今年は全日本モトクロスやG-NETなどとスケジュールが被ることでライバルである渡辺学、鈴木健二がともにフル参戦できないJNCCは、大きなトラブルさえなければ馬場大貴のチャンピオンは揺るぎないものと見られていた。しかし蓋を開けてみれば第1戦、得意な阪下で渡辺に打ち勝ち、さらに第2戦、広島で鈴木に勝ち、そしてそして、第3戦、鈴蘭でも鈴木を下して開幕3連勝を成し遂げた。フル参戦かどうかなど関係ない。そんな事情がなくても「実力で獲る」と言わんばかりに馬場の勢いは止まらない!
初出場の阪下、広島に続いて総合上位
注目ライダー、高橋吟
今回、ピックアップしたいライダーがこの人。COMP-Bクラス374番の高橋吟だ。開幕阪下ででJNCC初出場にしてCOMP-R優勝、広島でもクラス優勝し、総合でも17位に入って驚かせた27歳。
ジュニアまでモトクロスをやっていたという高橋は、さすがのスタートダッシュを見せる。昇格してCOMP-Bクラスでも、完璧なホールショットを獲得。
クラスの中では圧倒的な走りで8周。2番手のG-NET黒ゼッケンライダー、佐々木文豊に2周差をつけてクラス優勝はもちろん、総合でも12位に食い込んできた。

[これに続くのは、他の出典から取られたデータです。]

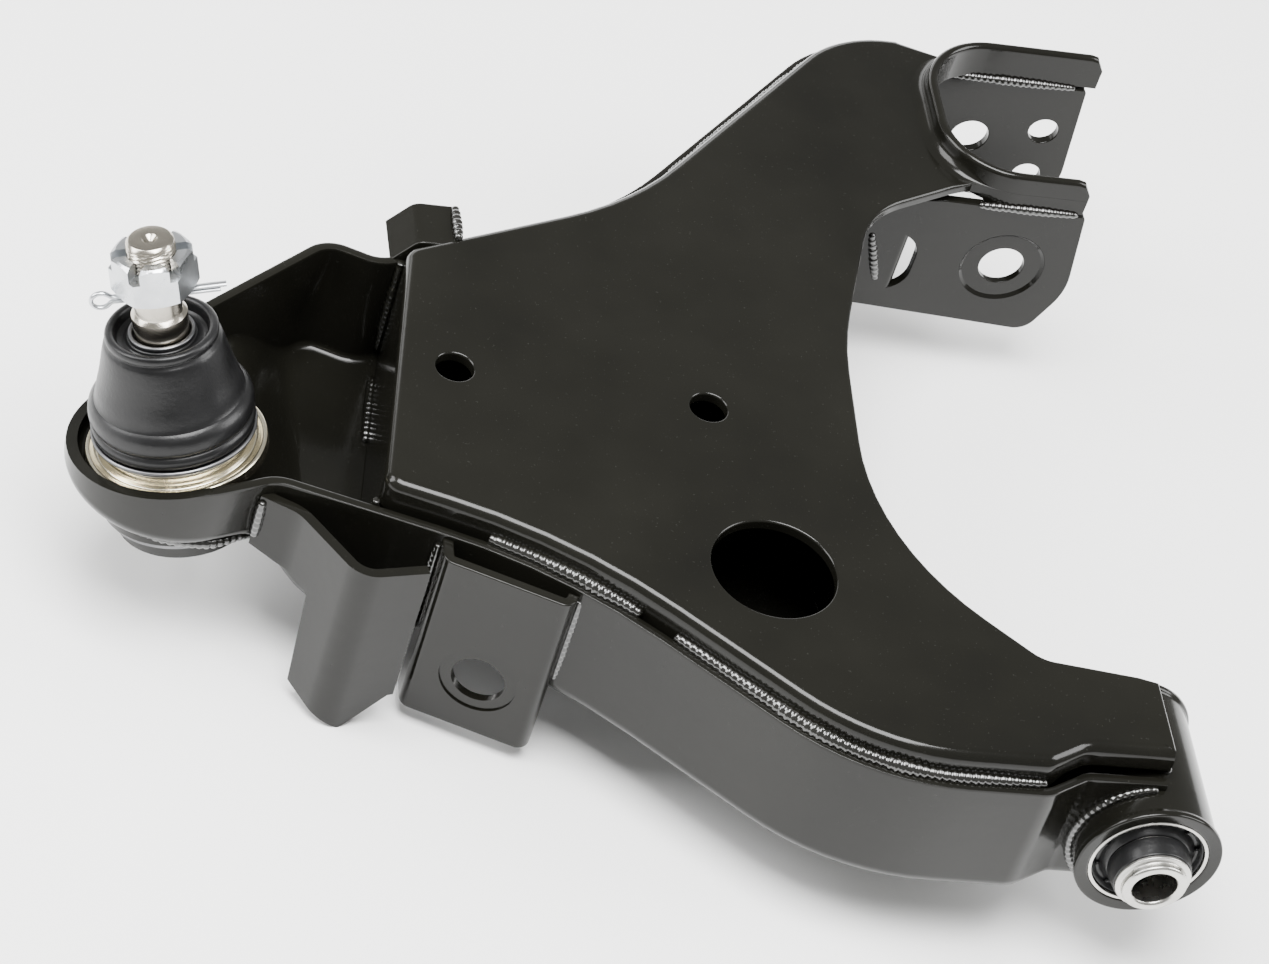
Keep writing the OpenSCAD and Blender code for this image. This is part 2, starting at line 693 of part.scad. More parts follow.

「僕は中学1年生までモトクロスの東北選手権で走っていたんですが、家庭の事情もあって一度辞めてしまったんです。FUNAI RACINGのYOUTUBE動画を見て「面白そうだな」って思って最近復帰しました。一昨年の6月にKTMの300EXC TPIを買って、最初は林道ツーリングから始めて、去年はハードエンデューロをやって、今年からJNCCに出始めました。
マディのレースは初めてだったので、対策が何もできていなくて、特にグローブがすぐにツルツルになってしまって、全然思うようにアクセルが開けられなくて……途中で観客の方に軍手をお借りしてそこからペースを上げていくことができました。

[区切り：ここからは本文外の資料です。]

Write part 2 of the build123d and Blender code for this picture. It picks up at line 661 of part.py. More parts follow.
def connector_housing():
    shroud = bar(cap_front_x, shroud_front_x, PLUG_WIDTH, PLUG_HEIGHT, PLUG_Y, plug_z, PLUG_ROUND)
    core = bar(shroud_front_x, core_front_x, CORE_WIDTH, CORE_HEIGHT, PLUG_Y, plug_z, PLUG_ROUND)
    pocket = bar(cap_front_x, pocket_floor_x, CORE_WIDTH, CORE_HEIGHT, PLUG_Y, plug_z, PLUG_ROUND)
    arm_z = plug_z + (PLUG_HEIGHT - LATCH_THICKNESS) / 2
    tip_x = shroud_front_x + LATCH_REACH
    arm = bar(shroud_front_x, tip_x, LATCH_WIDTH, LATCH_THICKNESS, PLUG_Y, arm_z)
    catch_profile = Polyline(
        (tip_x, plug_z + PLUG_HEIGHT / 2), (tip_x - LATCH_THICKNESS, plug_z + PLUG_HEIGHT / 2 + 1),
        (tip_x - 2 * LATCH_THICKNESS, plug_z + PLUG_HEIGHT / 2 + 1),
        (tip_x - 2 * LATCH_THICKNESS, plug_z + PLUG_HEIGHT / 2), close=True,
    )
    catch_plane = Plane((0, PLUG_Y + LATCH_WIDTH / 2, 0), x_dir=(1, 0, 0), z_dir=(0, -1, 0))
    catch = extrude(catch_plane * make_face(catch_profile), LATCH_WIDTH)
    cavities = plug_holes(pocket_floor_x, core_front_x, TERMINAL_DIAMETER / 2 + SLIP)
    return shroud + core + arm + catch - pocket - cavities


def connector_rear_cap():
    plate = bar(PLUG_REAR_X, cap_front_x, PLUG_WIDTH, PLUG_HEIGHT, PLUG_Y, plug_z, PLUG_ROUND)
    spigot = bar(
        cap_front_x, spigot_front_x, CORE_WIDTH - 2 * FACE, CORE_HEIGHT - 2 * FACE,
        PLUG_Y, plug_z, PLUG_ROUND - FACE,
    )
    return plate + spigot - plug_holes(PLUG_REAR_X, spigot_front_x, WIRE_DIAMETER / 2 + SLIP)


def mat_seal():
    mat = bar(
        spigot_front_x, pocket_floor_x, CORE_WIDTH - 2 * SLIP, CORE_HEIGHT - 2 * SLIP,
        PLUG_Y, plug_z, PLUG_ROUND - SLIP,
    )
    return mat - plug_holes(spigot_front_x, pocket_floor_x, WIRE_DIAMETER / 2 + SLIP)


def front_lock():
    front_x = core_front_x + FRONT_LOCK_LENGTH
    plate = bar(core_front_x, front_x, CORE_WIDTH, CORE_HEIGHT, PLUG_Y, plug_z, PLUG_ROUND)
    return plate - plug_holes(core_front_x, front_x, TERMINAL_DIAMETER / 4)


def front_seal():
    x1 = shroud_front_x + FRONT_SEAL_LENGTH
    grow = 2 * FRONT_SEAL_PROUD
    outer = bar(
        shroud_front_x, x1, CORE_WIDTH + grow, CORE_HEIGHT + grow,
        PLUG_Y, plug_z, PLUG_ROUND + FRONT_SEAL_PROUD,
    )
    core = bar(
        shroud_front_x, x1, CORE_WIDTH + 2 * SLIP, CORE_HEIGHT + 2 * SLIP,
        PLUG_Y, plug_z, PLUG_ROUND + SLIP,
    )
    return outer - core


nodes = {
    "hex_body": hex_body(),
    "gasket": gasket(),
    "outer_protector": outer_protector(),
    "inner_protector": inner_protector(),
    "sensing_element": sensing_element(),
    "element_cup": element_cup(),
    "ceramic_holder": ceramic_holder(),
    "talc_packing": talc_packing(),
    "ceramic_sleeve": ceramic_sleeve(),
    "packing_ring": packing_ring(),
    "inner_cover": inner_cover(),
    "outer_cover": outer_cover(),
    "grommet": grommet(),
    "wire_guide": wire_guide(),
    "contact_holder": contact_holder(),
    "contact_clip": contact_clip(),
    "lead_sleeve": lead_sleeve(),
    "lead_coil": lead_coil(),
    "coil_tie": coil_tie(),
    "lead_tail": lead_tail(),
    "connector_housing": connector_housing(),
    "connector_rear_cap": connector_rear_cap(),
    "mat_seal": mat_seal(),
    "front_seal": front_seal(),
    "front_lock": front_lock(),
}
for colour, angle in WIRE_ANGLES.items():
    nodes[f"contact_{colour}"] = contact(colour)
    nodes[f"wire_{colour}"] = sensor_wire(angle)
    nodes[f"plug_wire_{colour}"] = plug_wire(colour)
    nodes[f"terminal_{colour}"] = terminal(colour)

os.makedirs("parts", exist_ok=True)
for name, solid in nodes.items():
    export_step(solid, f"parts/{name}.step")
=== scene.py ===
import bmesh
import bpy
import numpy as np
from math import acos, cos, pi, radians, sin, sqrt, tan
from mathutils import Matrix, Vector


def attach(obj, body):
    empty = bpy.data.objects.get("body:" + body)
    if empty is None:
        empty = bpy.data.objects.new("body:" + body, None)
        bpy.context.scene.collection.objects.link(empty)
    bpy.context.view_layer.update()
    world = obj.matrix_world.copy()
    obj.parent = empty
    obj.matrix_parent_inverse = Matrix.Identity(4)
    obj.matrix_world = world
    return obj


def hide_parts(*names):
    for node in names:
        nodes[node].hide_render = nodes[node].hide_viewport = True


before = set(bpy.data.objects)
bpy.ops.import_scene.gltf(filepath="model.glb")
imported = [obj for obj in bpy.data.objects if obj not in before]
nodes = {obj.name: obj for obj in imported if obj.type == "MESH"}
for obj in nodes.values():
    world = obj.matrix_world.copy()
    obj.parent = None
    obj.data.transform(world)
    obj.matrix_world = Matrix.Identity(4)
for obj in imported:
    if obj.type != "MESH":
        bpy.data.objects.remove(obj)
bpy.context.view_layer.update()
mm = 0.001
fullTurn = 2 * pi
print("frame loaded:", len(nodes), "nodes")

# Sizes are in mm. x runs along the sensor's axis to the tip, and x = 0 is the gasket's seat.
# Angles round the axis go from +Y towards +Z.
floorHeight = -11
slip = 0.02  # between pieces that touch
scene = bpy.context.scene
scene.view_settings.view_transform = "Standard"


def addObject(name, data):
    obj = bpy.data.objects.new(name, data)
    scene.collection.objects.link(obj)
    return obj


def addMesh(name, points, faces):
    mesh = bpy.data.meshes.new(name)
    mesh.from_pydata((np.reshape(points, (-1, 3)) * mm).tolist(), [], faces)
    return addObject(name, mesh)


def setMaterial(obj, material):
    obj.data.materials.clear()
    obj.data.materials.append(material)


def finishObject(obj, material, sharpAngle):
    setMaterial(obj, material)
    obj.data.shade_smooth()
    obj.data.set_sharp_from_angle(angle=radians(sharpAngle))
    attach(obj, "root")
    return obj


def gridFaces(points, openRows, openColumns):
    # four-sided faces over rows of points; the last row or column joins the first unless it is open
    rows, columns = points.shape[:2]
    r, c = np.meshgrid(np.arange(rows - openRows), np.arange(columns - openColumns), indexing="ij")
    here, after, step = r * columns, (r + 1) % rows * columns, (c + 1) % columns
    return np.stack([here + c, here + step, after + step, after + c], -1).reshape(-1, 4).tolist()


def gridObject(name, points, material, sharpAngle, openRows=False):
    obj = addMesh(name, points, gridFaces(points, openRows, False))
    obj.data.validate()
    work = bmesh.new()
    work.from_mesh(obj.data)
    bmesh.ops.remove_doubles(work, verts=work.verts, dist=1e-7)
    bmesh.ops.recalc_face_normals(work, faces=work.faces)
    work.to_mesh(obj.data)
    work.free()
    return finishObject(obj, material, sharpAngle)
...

もちろんレースに出るからには勝ちにいきたいですし、いつかAAライダーで活躍するのが目標です」
高橋はモトクロス出身ということでアグレッシブなフォームでスピードを生かして走る。さらに最近はトライアルライダーと一緒に練習することが多いらしく、そういったテクニックも身につけており、総合力はかなり高いと見ている。本人は「いつかはAAライダー」と言っているが、実力的にはいつ昇格してもおかしくないレベルだ。